Sebagai informasi, Ade Yasin merupakan adik mantan Bupati Bogor sekaligus mantan narapidana korupsi, Rahmat Yasin. Kasus pejabat yang membangun dinasti politik dan berakhir di jeruji besi bukan kali ini saja. Ada banyak fakta, di mana kepala daerah tersandung kasus korupsi yang menyeret keluarga terdekat. Sebut saja Ratu Atut Chosiyah (mantan Gubernur Banten) bersama adik kandungnya Tubagus Chaeri Wardhana alias Wawan. Keduanya tersandung kasus alkes dan berakhir di penjara.

Ada pula kasus Wali Kota Cimahi, Atty Suharti, pada 2012-2017 yang turut menyeret suaminya, Itoc Tochija, dalam kasus korupsi pembangunan Pasar Atas Baru Cimahi tahap II pada 2017 lalu. Dan masih banyak lagi kasus-kasus serupa yang menyeruak di tengah maraknya dinasti politik. Fakta-fakta tersebut memunculkan sebuah tanya, mengapa banyak pejabat yang membangun politik dinasti selama kepemimpinannya? Mengapa pula politik dinasti justru semakin melanggengkan korupsi?

Politik Dinasti dan Korupsi

Politik dinasti dapat diartikan sebagai kekuasaan yang dilakukan secara turun-temurun dalam kelompok keluarga yang masih terikat hubungan darah. Tujuannya untuk mendapatkan atau mempertahankan kekuasaan (Wikipedia). Dari makna tersebut jelaslah bahwa para pejabat yang duduk di tampuk kekuasaan dan membangun politik dinastinya, bukanlah demi rakyat.

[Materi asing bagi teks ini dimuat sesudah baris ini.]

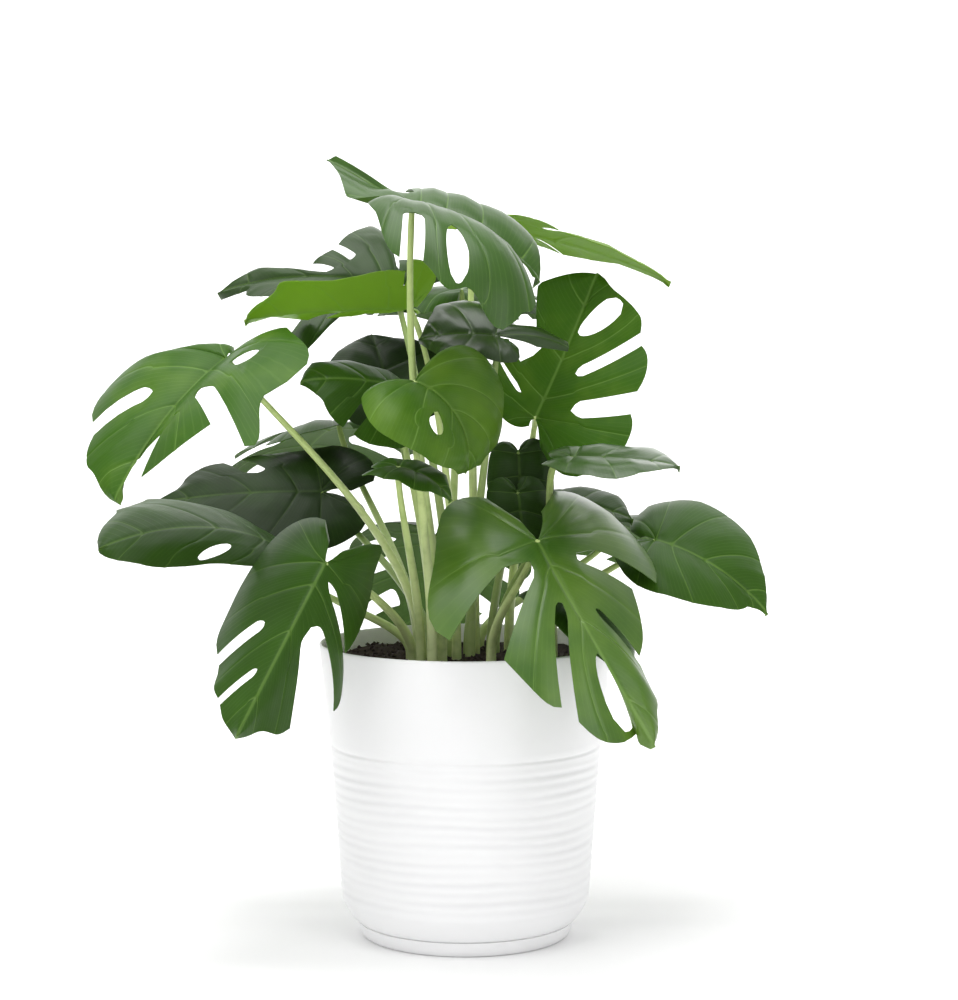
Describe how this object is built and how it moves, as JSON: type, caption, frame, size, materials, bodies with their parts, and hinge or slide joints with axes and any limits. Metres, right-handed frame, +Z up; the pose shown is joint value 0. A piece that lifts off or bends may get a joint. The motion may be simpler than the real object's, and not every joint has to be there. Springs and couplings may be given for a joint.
{
  "type": "potted swiss cheese plant",
  "caption": "Swiss cheese plant with glossy cut leaves on long stalks, growing in soil in a round rippled pot that stands in a low saucer.",
  "frame": {"origin": "middle of the saucer's flat underside, on the surface the pot stands on", "axes": "+Z up along the pot's axis, -Y toward the viewer, +X to the viewer's right"},
  "size_m": [0.5655, 0.5307, 0.672],
  "materials": {
    "leaf_blade": "glossy living leaf, lighter along the veins",
    "leaf_stalk": "smooth pale green living stalk",
    "pot": "white moulded plastic, satin gloss",
    "saucer": "white moulded plastic, satin gloss",
    "soil": "loose dark potting soil"
  },
  "bodies": {
    "root": {"leaf_front_right_blade": "leaf_blade", "leaf_front_right_stalk": "leaf_stalk", "leaf_front_left_blade": "leaf_blade", "leaf_front_left_stalk": "leaf_stalk", "leaf_right_upright_blade": "leaf_blade", "leaf_right_upright_stalk": "leaf_stalk", "leaf_top_blade": "leaf_blade", "leaf_top_stalk": "leaf_stalk", "leaf_upper_right_blade": "leaf_blade", "leaf_upper_right_stalk": "leaf_stalk", "leaf_upper_left_blade": "leaf_blade", "leaf_upper_left_stalk": "leaf_stalk", "leaf_upper_back_left_blade": "leaf_blade", "leaf_upper_back_left_stalk": "leaf_stalk", "leaf_grey_blade": "leaf_blade", "leaf_grey_stalk": "leaf_stalk", "leaf_lens_blade": "leaf_blade", "leaf_lens_stalk": "leaf_stalk", "leaf_centre_blade": "leaf_blade", "leaf_centre_stalk": "leaf_stalk", "leaf_centre_left_blade": "leaf_blade", "leaf_centre_left_stalk": "leaf_stalk", "leaf_far_left_blade": "leaf_blade", "leaf_far_left_stalk": "leaf_stalk", "leaf_mid_left_blade": "leaf_blade", "leaf_mid_left_stalk": "leaf_stalk", "leaf_low_left_blade": "leaf_blade", "leaf_low_left_stalk": "leaf_stalk", "leaf_right_heart_blade": "leaf_blade", "leaf_right_heart_stalk": "leaf_stalk", "leaf_shade_top_blade": "leaf_blade", "leaf_shade_top_stalk": "leaf_stalk", "leaf_shade_right_blade": "leaf_blade", "leaf_shade_right_stalk": "leaf_stalk", "leaf_shade_mid_blade": "leaf_blade", "leaf_shade_mid_stalk": "leaf_stalk", "leaf_shade_low_blade": "leaf_blade", "leaf_shade_low_stalk": "leaf_stalk", "leaf_low_right_blade": "leaf_blade", "leaf_low_right_stalk": "leaf_stalk", "leaf_small_blade": "leaf_blade", "leaf_small_stalk": "leaf_stalk", "leaf_back_high_blade": "leaf_blade", "leaf_back_high_stalk": "leaf_stalk", "leaf_back_left_blade": "leaf_blade", "leaf_back_left_stalk": "leaf_stalk", "leaf_back_right_blade": "leaf_blade", "leaf_back_right_stalk": "leaf_stalk", "leaf_back_low_blade": "leaf_blade", "leaf_back_low_stalk": "leaf_stalk", "pot": "pot", "saucer": "saucer", "soil": "soil"}
  },
  "joints": []
}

Namun, demi menumpuk materi dan melanggengkan kekuasaan. Tren kekerabatan dalam kekuasaan tersebut merupakan gejala patrimonial yang sudah lama mengakar di masyarakat.

Dalam politik dinasti, regenerasi calon pejabat atau penguasa hanya diambil berdasarkan popularitas, kekayaan calon, dan nama besar keluarga, bukan berdasarkan kapabilitas dan kompetensi yang dimiliki. Jika ketenaran dan nama besar sudah menjadi acuan, maka tak heran akan muncul calon-calon instan yang tidak kapabel dalam mengurus rakyat. Mereka bisa berasal dari para pengusaha, anak dan kerabat pejabat, maupun anak elite partai.

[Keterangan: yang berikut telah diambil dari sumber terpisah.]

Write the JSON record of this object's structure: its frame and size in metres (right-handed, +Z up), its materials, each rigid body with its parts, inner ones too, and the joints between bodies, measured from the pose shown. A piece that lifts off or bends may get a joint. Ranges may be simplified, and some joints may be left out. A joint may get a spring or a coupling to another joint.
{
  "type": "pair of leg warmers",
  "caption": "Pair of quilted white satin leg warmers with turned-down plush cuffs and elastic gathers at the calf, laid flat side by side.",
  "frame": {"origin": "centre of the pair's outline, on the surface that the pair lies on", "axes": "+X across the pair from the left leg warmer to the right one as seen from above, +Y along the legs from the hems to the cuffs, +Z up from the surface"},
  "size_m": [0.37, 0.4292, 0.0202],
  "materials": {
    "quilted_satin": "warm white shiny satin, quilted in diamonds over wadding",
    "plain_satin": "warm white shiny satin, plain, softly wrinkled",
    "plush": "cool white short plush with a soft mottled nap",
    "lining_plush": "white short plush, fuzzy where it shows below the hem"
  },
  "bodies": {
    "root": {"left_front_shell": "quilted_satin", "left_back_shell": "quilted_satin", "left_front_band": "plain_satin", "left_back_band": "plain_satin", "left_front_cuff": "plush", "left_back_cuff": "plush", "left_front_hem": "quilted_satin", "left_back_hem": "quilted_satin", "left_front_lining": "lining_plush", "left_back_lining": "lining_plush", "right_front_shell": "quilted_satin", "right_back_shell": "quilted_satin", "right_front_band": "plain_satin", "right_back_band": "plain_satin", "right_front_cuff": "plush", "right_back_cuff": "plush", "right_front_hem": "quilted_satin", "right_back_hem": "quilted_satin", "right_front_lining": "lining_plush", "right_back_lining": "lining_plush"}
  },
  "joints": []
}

Tak dimungkiri pula, membangun dinasti politik dan mewariskannya kepada anak atau kerabat memerlukan biaya yang besar. Demi menutup kekurangan tersebut, tak jarang para pejabat menambalnya dengan cara instan yakni korupsi. Walhasil, dengan berlindung di balik politik dinasti, korupsi menggurita. Lihat saja, berapa banyak pejabat yang membangun politik dinasti dalam kepemimpinannya, walaupun akhirnya tertangkap dan masuk bui.

Terlebih tidak adanya kontrol kekuasaan karena penguasanya masih memiliki hubungan kekerabatan. Sang penerus takhta kepemimpinan akan cenderung menutupi kesalahan dan kekurangan pendahulunya. Karena itu, jangan berharap ada perbaikan setelah berganti kepemimpinan. Yang terjadi justru mereka meneruskan kebiasaan yang dilakukan pemimpin sebelumnya.

Demokrasi Menyemai Korupsi

Korupsi dan demokrasi ibarat dua sisi mata uang. Keduanya saling terkait dan tak bisa dipisahkan. Para koruptor butuh sistem demokrasi untuk menggarong harta rakyat, sementara demokrasi menjadi sistem yang ramah terhadap koruptor. Tak heran jika para elite politik berduyun-duyun menduduki jabatan hingga membangun politik dinasti demi melanggengkan kekuasaan.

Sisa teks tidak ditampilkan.